▶ _WHAT NEEDS TO BE DONE_
Could you give the data below again, exactly and completely?

▶ _DATA PROVIDED_

★ ★ ★ ★ ★ ★ ★

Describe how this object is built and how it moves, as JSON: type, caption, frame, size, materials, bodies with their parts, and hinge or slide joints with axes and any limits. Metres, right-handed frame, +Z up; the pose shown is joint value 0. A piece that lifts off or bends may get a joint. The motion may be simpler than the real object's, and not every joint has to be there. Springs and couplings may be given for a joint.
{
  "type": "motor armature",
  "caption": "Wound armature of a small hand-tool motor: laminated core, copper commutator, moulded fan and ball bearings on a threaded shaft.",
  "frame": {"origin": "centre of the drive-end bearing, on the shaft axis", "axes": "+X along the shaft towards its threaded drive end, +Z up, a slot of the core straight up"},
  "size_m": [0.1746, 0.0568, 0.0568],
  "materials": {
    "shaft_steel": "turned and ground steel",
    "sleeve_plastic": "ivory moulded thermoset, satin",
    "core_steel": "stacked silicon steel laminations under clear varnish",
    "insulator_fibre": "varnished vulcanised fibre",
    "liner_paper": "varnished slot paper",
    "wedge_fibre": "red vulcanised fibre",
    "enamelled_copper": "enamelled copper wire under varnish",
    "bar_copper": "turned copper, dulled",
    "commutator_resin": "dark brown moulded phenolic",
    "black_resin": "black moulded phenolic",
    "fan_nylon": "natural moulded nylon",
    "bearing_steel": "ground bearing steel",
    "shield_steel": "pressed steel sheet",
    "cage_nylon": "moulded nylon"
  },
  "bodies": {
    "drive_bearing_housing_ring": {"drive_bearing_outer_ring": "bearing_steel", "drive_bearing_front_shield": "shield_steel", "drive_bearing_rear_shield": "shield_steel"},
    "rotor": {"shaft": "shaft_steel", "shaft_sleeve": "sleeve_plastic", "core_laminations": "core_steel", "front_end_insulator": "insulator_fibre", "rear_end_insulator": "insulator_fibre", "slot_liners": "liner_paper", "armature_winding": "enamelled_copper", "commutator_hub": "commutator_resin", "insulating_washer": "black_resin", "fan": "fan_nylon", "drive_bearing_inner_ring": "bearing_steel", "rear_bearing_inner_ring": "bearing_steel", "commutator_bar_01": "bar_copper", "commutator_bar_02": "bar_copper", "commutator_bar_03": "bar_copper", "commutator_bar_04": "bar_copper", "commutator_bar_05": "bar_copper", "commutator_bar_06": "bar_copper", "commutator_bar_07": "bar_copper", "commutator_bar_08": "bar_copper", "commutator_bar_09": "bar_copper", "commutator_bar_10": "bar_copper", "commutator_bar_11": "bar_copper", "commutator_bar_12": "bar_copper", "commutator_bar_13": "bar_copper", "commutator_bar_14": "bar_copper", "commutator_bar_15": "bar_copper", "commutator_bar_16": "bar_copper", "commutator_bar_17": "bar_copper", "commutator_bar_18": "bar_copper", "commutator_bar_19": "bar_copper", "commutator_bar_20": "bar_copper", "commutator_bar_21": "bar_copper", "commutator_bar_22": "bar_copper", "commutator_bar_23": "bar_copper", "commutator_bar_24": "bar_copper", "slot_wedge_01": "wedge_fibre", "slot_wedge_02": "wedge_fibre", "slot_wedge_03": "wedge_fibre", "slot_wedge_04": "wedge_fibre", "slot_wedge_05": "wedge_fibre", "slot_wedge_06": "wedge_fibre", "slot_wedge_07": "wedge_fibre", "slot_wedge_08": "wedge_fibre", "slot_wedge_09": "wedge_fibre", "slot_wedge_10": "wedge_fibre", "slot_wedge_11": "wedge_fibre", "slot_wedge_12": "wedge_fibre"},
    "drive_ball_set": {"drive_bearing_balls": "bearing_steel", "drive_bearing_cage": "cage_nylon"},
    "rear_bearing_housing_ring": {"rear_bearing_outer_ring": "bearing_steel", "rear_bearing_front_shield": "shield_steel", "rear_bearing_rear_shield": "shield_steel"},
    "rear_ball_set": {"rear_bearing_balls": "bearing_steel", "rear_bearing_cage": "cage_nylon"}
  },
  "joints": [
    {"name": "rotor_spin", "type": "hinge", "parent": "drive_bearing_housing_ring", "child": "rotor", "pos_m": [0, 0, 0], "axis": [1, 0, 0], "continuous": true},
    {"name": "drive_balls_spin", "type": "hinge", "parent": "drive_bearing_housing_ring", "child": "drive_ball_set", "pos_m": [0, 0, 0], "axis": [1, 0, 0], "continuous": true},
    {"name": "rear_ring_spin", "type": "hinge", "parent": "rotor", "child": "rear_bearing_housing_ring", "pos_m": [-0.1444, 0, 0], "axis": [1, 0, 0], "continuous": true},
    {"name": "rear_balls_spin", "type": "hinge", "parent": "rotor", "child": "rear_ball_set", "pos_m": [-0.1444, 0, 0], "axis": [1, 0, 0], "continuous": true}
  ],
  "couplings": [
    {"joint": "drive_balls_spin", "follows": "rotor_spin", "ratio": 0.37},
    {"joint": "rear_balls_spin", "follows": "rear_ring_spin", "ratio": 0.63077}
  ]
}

★ ★ ★ ★ ★ ★ ★

▶ _SOLUTION BELOW_
Describe how this object is built and how it moves, as JSON: type, caption, frame, size, materials, bodies with their parts, and hinge or slide joints with axes and any limits. Metres, right-handed frame, +Z up; the pose shown is joint value 0. A piece that lifts off or bends may get a joint. The motion may be simpler than the real object's, and not every joint has to be there. Springs and couplings may be given for a joint.
{
  "type": "motor armature",
  "caption": "Wound armature of a small hand-tool motor: laminated core, copper commutator, moulded fan and ball bearings on a threaded shaft.",
  "frame": {"origin": "centre of the drive-end bearing, on the shaft axis", "axes": "+X along the shaft towards its threaded drive end, +Z up, a slot of the core straight up"},
  "size_m": [0.1746, 0.0568, 0.0568],
  "materials": {
    "shaft_steel": "turned and ground steel",
    "sleeve_plastic": "ivory moulded thermoset, satin",
    "core_steel": "stacked silicon steel laminations under clear varnish",
    "insulator_fibre": "varnished vulcanised fibre",
    "liner_paper": "varnished slot paper",
    "wedge_fibre": "red vulcanised fibre",
    "enamelled_copper": "enamelled copper wire under varnish",
    "bar_copper": "turned copper, dulled",
    "commutator_resin": "dark brown moulded phenolic",
    "black_resin": "black moulded phenolic",
    "fan_nylon": "natural moulded nylon",
    "bearing_steel": "ground bearing steel",
    "shield_steel": "pressed steel sheet",
    "cage_nylon": "moulded nylon"
  },
  "bodies": {
    "drive_bearing_housing_ring": {"drive_bearing_outer_ring": "bearing_steel", "drive_bearing_front_shield": "shield_steel", "drive_bearing_rear_shield": "shield_steel"},
    "rotor": {"shaft": "shaft_steel", "shaft_sleeve": "sleeve_plastic", "core_laminations": "core_steel", "front_end_insulator": "insulator_fibre", "rear_end_insulator": "insulator_fibre", "slot_liners": "liner_paper", "armature_winding": "enamelled_copper", "commutator_hub": "commutator_resin", "insulating_washer": "black_resin", "fan": "fan_nylon", "drive_bearing_inner_ring": "bearing_steel", "rear_bearing_inner_ring": "bearing_steel", "commutator_bar_01": "bar_copper", "commutator_bar_02": "bar_copper", "commutator_bar_03": "bar_copper", "commutator_bar_04": "bar_copper", "commutator_bar_05": "bar_copper", "commutator_bar_06": "bar_copper", "commutator_bar_07": "bar_copper", "commutator_bar_08": "bar_copper", "commutator_bar_09": "bar_copper", "commutator_bar_10": "bar_copper", "commutator_bar_11": "bar_copper", "commutator_bar_12": "bar_copper", "commutator_bar_13": "bar_copper", "commutator_bar_14": "bar_copper", "commutator_bar_15": "bar_copper", "commutator_bar_16": "bar_copper", "commutator_bar_17": "bar_copper", "commutator_bar_18": "bar_copper", "commutator_bar_19": "bar_copper", "commutator_bar_20": "bar_copper", "commutator_bar_21": "bar_copper", "commutator_bar_22": "bar_copper", "commutator_bar_23": "bar_copper", "commutator_bar_24": "bar_copper", "slot_wedge_01": "wedge_fibre", "slot_wedge_02": "wedge_fibre", "slot_wedge_03": "wedge_fibre", "slot_wedge_04": "wedge_fibre", "slot_wedge_05": "wedge_fibre", "slot_wedge_06": "wedge_fibre", "slot_wedge_07": "wedge_fibre", "slot_wedge_08": "wedge_fibre", "slot_wedge_09": "wedge_fibre", "slot_wedge_10": "wedge_fibre", "slot_wedge_11": "wedge_fibre", "slot_wedge_12": "wedge_fibre"},
    "drive_ball_set": {"drive_bearing_balls": "bearing_steel", "drive_bearing_cage": "cage_nylon"},
    "rear_bearing_housing_ring": {"rear_bearing_outer_ring": "bearing_steel", "rear_bearing_front_shield": "shield_steel", "rear_bearing_rear_shield": "shield_steel"},
    "rear_ball_set": {"rear_bearing_balls": "bearing_steel", "rear_bearing_cage": "cage_nylon"}
  },
  "joints": [
    {"name": "rotor_spin", "type": "hinge", "parent": "drive_bearing_housing_ring", "child": "rotor", "pos_m": [0, 0, 0], "axis": [1, 0, 0], "continuous": true},
    {"name": "drive_balls_spin", "type": "hinge", "parent": "drive_bearing_housing_ring", "child": "drive_ball_set", "pos_m": [0, 0, 0], "axis": [1, 0, 0], "continuous": true},
    {"name": "rear_ring_spin", "type": "hinge", "parent": "rotor", "child": "rear_bearing_housing_ring", "pos_m": [-0.1444, 0, 0], "axis": [1, 0, 0], "continuous": true},
    {"name": "rear_balls_spin", "type": "hinge", "parent": "rotor", "child": "rear_ball_set", "pos_m": [-0.1444, 0, 0], "axis": [1, 0, 0], "continuous": true}
  ],
  "couplings": [
    {"joint": "drive_balls_spin", "follows": "rotor_spin", "ratio": 0.37},
    {"joint": "rear_balls_spin", "follows": "rear_ring_spin", "ratio": 0.63077}
  ]
}